Daniel DeLorme
9/30/2008 8:56:00 AM
Mike Gold wrote:
> Making the scope of x contingent upon what comes later would result, I
> believe, in extreme confusion.
>
> Let's say Foo is a large class. Joe Schmo, who did not write Foo, comes
> along and adds some code to the bottom, such as the 'x = 45' in your
> example. Suddenly there is a bug in Foo. It seems impossible to Joe,
> but there it is. He wonders if it is caused by the recent sunspots. He
> wraps his computer in tin foil, but to no avail. The tests for bar and
> baz still fail as a result of his (obviously, to him) unrelated change.
>
> This was the 'tall' case, but there is also the 'wide' case of deeply
> nested scopes.
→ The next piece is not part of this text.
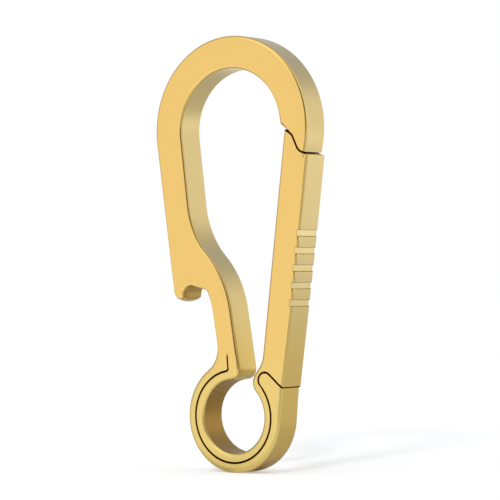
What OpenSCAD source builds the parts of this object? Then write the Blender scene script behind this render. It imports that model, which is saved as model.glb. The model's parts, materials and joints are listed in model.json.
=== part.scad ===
// One-piece plate carabiner with a spring ring, a gate and a bottle opener.
// A single plate is cut through by a fine wire. The cut leaves a rigid frame
// with its hook, a thin ring that bends as the spring, and a stiff gate.
// X runs from the back leg to the gate, Z up to the hook, Y through the plate.
// The origin is the centre of the key ring hole, half way through the plate.

/* [Plate] */
// Thickness of the plate
plate_t = 5; // [4:0.1:6]
// Width that the wire takes away
slit_w = 0.22; // [0.16:0.02:0.26]

/* [Ring end] */
// Radius of the hole for the key ring
hole_r = 5.44; // [5:0.01:5.8]
// Width of the spring ring round the hole
spring_w = 1.28; // [1.1:0.01:1.6]
// Width of the rigid band round the spring
band_w = 1.37; // [1:0.01:2]
// Angle of the stop finger round the hole, from the X axis
finger_at = 44; // [42:0.5:46]
// Radius of the stop finger's rounded tip
finger_r = 1.05; // [0.8:0.01:1.1]
// Slope of the finger's long flank below the gate
finger_slope = 40; // [35:1:45]
// Outward lean of the ring's side below the gate
stub_lean = 4.8; // [1:0.1:5]

/* [Hook bow] */
// Radius inside the bow
bow_r = 9; // [8:0.1:10]
// Width of the bow's arm
arm_w = 4.83; // [4:0.01:5.5]
// Height of the bow's centre above the hole's centre
bow_h = 42.58; // [40:0.01:46]
// Distance of the bow's centre towards the back leg
bow_shift = 0.68; // [0.2:0.01:1]

/* [Back leg and neck] */
// Lean of the back leg's outer side
leg_outer_lean = 8.2; // [7:0.1:9]
// Lean of the back leg's inner side
leg_inner_lean = 7.3; // [6:0.1:8]
// Height above the notch at which the leg's inner side starts to bend
leg_end_h = 11.73; // [10:0.01:13]
// Radius of the upper bend, where the leg turns in
upper_bend_r = 12.9; // [11.5:0.1:14]
// Radius of the lower bend, where the neck turns down
lower_bend_r = 14.6; // [13:0.1:16]
// Lean of the neck
neck_lean = 10; // [9:0.1:11]
// Distance from the hole's centre to the neck's inner side
neck_reach = 2.22; // [2:0.01:2.5]
// Width of the neck
neck_w = 3.42; // [3:0.01:4]
// Radius where the neck's outer side meets the ring
neck_fillet_r = 4.1; // [2.5:0.1:5]
// Radius where the neck's inner side turns into the hole
neck_foot_r = 1.6; // [1.2:0.1:2]

/* [Blind end of the cut] */
// Height of the blind end above the hole's centre
blind_h = 8.98; // [8.6:0.01:9.4]
// Width of metal between the blind end and the neck's inner side
root_w = 1.58; // [1.4:0.01:1.8]
// Lean of the cut at the blind end
blind_lean = 5; // [3:0.5:8]
// Radius of the turn from the blind end into the ring
turn_r = 0.45; // [0.3:0.01:0.6]

/* [Bottle opener] */
// Height of the notch above the hole's centre
notch_h = 19.55; // [19:0.05:20]
// Slope of the notch's roof
notch_slope = 12; // [8:0.5:14]
// Radius in the notch's corner
notch_r = 1.25; // [0.8:0.05:1.5]
// Width of the tooth at the roof
tooth_w = 2.15; // [1.9:0.05:2.4]
// Length of the tooth below the roof
tooth_l = 2.64; // [2.3:0.01:2.9]
// Radius of the tooth's tip
tooth_tip_r = 0.75; // [0.6:0.01:0.85]
// Lean of the tooth's inner side
tooth_lean = 3; // [0:1:8]
// Slope of the tooth's underside
tooth_under_slope = 50; // [42:1:56]
// Radius of the tooth's outer shoulder
tooth_shoulder_r = 2; // [1.2:0.1:2.6]

/* [Gate] */
// Distance from the hole's centre to the gate's inner side
gate_reach = 4.12; // [3.9:0.01:4.4]
// How far the gate's top stands in from the bow's inner side, at the latch's shoulder
gate_in = 0.67; // [0.5:0.01:0.9]
// How far the gate's top stands out past the bow, at the toe of the hook's nose
gate_proud = 0.24; // [0.1:0.01:0.5]
// Radius of the gate's heel beside the mouth of the hole
heel_r = 2; // [1.6:0.05:2.4]
// Slope of the heel's upper side
heel_slope = 53.5; // [48:0.5:58]
// Radius where the heel runs into the gate's inner side
heel_fillet_r = 3.5; // [2.5:0.1:5]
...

An equal helping of confusion applies here too.
>
> One might argue that when 'x = 45' appears before bar and baz, this
> _already_ changes the meaning of bar and baz. But the situation here is
> entirely different, in my mind. Don't most of us read code from top to
> bottom?
Yes, I would argue that, and I believe most of us don't *add* new code
always at the bottom of the file. If the bar and baz methods are defined
at the bottom and Joe Schmo adds x = 45 at the top, he has the same
problem. I really don't see how it's any different; it's symmetric. Bugs
happen, and it's possible to come up with "problems cases" for
absolutely every feature in ruby, but that doesn't mean they turn out to
be problems in reality.
I must ask: is this confusing to *you* or are you trying to "protect" a
hypothetical Joe Schmo? I'll take the hypothetically confused Joe Schmo
over the very *real* confusion of every ruby newbie who wonders why his
local var has disappeared after the loop.